Listed entries →
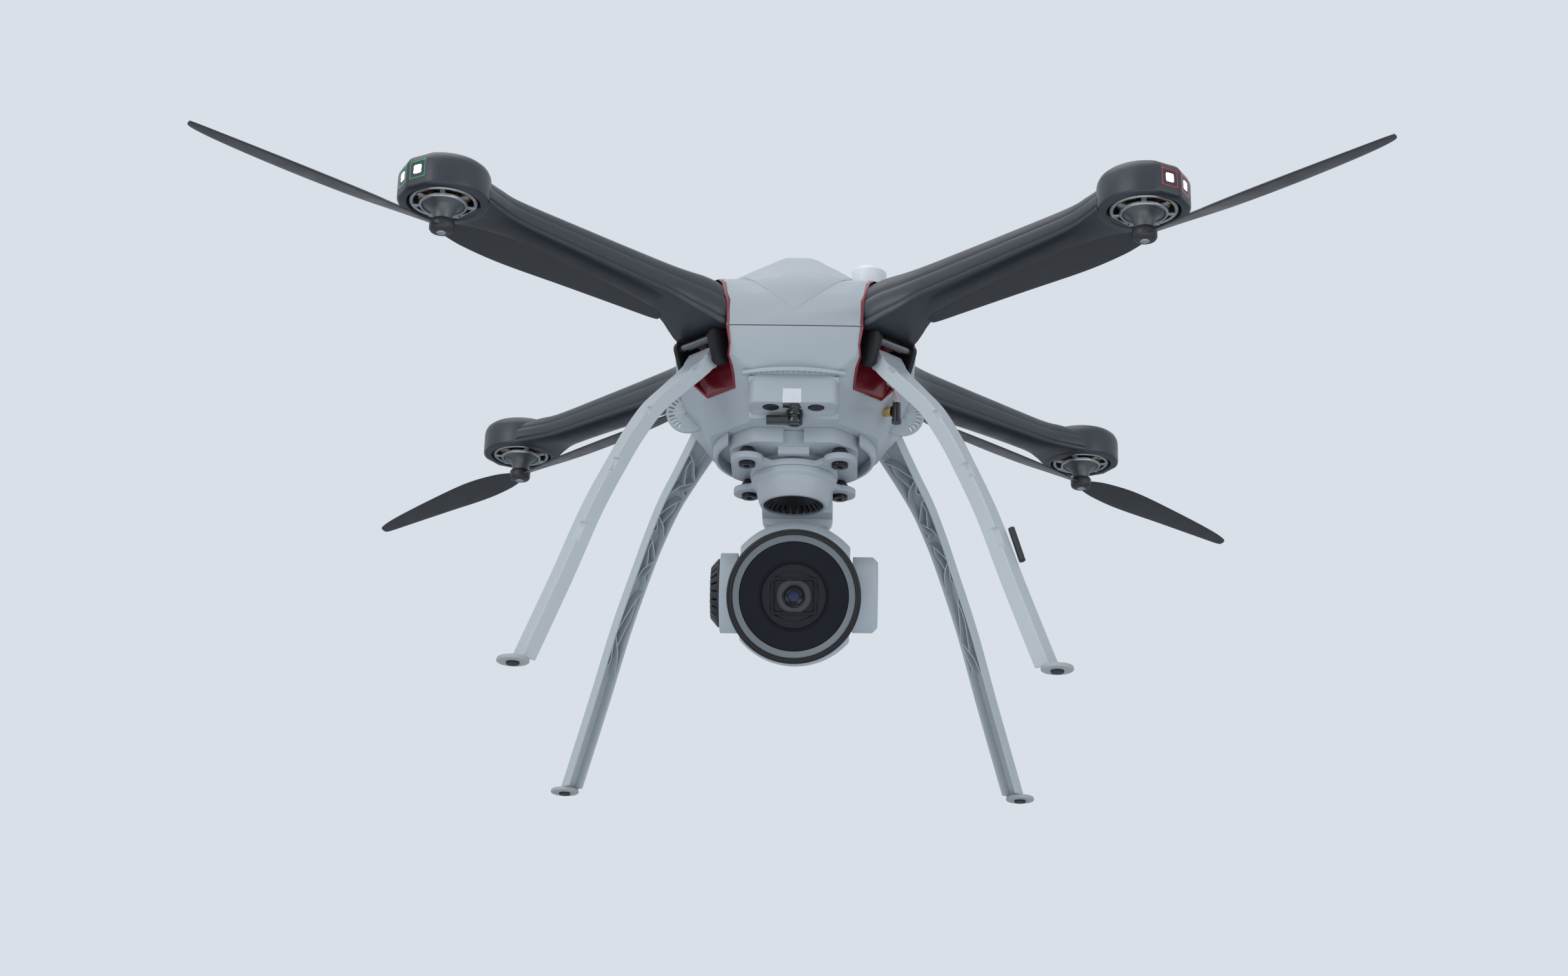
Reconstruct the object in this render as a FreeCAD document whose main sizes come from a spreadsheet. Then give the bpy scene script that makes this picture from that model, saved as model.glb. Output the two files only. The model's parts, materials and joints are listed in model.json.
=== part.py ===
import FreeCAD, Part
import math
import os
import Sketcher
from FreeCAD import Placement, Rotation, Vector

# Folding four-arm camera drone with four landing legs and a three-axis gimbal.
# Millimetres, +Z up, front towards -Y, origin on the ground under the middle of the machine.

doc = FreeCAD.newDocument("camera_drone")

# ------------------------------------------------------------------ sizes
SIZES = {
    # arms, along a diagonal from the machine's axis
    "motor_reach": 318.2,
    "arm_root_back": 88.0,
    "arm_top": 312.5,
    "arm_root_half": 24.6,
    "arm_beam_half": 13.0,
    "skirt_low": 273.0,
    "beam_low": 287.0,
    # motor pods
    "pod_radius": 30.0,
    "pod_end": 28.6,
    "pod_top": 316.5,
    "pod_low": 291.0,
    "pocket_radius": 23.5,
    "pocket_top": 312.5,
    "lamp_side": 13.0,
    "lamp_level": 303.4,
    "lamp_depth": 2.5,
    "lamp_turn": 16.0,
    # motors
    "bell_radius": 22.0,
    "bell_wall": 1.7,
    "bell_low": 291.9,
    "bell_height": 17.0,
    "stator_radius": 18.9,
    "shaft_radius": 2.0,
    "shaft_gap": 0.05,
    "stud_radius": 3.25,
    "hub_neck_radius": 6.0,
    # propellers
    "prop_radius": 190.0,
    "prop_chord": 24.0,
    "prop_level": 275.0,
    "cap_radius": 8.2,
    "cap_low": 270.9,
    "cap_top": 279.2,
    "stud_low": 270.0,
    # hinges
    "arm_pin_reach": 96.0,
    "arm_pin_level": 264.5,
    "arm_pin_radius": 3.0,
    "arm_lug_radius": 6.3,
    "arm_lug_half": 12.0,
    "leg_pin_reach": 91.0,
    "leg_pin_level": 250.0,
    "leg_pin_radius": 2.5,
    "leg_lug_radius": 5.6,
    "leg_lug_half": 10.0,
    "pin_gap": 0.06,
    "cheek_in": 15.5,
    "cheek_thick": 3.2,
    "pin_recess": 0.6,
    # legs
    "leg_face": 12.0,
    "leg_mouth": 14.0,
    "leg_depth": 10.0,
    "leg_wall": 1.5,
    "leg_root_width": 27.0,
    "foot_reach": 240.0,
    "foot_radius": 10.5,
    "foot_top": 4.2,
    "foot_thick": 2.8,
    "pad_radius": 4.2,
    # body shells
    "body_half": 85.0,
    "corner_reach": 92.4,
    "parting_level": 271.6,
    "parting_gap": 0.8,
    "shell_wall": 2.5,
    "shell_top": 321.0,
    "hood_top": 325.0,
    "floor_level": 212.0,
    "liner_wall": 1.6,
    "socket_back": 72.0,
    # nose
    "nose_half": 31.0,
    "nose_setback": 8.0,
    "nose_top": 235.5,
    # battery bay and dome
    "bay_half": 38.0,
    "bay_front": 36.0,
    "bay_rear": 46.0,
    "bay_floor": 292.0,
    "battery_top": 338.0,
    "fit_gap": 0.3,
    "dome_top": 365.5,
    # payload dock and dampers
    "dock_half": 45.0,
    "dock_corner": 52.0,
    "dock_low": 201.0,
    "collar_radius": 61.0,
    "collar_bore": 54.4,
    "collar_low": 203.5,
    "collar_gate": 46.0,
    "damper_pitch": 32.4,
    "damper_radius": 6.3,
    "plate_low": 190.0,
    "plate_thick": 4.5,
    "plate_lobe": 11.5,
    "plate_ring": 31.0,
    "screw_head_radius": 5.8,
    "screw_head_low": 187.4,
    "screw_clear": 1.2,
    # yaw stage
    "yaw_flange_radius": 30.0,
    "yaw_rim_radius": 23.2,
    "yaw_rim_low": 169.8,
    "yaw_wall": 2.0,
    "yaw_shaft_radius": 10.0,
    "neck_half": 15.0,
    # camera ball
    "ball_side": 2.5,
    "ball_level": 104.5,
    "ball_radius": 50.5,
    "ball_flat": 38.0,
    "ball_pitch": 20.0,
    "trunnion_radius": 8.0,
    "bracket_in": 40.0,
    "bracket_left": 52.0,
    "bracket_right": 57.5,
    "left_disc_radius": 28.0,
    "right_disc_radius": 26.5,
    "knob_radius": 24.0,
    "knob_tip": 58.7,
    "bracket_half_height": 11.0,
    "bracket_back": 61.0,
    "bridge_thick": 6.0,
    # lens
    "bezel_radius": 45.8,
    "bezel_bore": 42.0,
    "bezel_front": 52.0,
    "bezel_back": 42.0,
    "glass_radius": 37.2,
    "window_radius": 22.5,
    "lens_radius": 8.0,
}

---

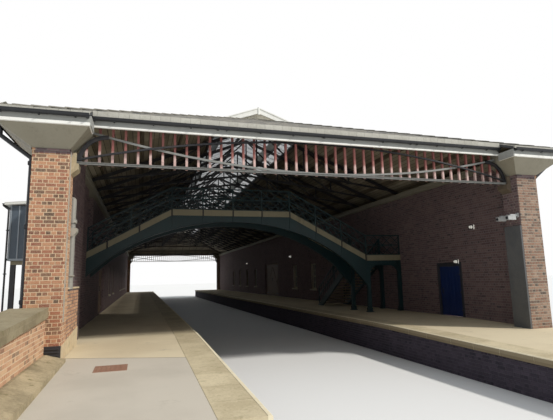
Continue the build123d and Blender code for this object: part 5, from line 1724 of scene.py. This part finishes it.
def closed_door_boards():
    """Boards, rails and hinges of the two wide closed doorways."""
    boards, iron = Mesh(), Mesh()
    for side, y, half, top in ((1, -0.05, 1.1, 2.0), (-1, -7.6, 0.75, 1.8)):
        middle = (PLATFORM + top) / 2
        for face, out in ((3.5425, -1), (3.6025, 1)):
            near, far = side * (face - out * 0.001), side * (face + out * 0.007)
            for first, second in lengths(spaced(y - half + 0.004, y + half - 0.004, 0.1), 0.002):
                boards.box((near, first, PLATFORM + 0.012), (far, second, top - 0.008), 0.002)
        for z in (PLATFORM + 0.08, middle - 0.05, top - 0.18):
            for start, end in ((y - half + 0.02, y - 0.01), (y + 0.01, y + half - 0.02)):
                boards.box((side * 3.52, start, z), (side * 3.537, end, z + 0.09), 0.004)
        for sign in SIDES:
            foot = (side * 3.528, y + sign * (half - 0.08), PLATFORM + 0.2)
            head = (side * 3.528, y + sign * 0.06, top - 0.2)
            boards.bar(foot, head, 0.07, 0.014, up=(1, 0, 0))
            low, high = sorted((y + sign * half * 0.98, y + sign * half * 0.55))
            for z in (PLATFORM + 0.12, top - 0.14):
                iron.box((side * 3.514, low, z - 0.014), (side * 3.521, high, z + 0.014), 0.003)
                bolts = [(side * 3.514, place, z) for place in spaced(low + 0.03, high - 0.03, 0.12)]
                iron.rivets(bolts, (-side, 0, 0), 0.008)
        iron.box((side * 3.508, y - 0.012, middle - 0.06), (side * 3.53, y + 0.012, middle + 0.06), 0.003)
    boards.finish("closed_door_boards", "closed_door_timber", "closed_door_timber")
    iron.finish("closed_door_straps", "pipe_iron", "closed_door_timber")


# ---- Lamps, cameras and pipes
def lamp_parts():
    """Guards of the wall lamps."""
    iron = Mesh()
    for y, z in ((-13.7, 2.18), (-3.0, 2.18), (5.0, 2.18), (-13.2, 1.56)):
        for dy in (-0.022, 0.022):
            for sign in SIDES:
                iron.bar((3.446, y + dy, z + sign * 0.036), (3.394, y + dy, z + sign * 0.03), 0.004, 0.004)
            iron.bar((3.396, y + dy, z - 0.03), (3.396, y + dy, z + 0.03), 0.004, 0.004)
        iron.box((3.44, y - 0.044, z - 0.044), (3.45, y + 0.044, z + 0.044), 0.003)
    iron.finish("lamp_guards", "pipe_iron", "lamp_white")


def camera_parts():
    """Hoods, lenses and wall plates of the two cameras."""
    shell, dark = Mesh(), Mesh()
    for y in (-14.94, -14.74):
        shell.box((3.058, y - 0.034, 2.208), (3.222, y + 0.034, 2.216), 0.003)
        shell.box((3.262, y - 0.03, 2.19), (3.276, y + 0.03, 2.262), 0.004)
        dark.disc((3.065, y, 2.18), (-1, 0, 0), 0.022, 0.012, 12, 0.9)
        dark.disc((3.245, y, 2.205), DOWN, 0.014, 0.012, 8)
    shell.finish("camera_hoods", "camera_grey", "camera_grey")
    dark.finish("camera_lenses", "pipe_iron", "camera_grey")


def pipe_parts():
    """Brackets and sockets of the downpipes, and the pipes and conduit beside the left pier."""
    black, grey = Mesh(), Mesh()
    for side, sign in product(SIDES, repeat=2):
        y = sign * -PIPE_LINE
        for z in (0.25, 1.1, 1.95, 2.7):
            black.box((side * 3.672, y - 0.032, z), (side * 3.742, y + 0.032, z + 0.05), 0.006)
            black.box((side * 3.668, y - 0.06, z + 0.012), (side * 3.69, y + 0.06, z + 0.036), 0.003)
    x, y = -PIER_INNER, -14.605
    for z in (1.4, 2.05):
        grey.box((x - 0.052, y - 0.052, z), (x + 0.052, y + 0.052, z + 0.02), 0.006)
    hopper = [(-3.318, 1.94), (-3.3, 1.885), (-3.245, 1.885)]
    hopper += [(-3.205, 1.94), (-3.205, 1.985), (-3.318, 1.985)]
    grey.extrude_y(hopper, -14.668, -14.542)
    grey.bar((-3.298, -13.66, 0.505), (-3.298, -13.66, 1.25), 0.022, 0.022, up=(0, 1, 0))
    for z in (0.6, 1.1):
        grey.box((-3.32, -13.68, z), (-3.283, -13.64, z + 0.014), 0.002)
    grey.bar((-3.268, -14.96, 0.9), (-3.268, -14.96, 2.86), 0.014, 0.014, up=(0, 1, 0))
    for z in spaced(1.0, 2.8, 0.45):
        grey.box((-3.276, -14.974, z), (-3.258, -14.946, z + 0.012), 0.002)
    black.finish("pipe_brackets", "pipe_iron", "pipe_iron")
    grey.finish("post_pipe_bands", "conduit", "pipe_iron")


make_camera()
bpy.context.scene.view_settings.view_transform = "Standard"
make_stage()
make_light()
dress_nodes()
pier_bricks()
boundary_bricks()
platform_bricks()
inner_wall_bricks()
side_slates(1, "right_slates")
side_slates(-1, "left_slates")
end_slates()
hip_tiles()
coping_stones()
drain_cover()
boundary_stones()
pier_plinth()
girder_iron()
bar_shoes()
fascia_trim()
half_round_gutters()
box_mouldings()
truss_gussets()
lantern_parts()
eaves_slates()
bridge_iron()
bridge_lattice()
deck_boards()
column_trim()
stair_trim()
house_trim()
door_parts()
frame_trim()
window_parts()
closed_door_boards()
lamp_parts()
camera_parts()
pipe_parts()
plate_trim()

What is needed → Repeat, character for character, the lines of the material above from the line with "Reconstruct the object" through the line with "from FreeCAD import".

Reply to the task →
Reconstruct the object in this render as a FreeCAD document whose main sizes come from a spreadsheet. Then give the bpy scene script that makes this picture from that model, saved as model.glb. Output the two files only. The model's parts, materials and joints are listed in model.json.
=== part.py ===
import FreeCAD, Part
import math
import os
import Sketcher
from FreeCAD import Placement, Rotation, Vector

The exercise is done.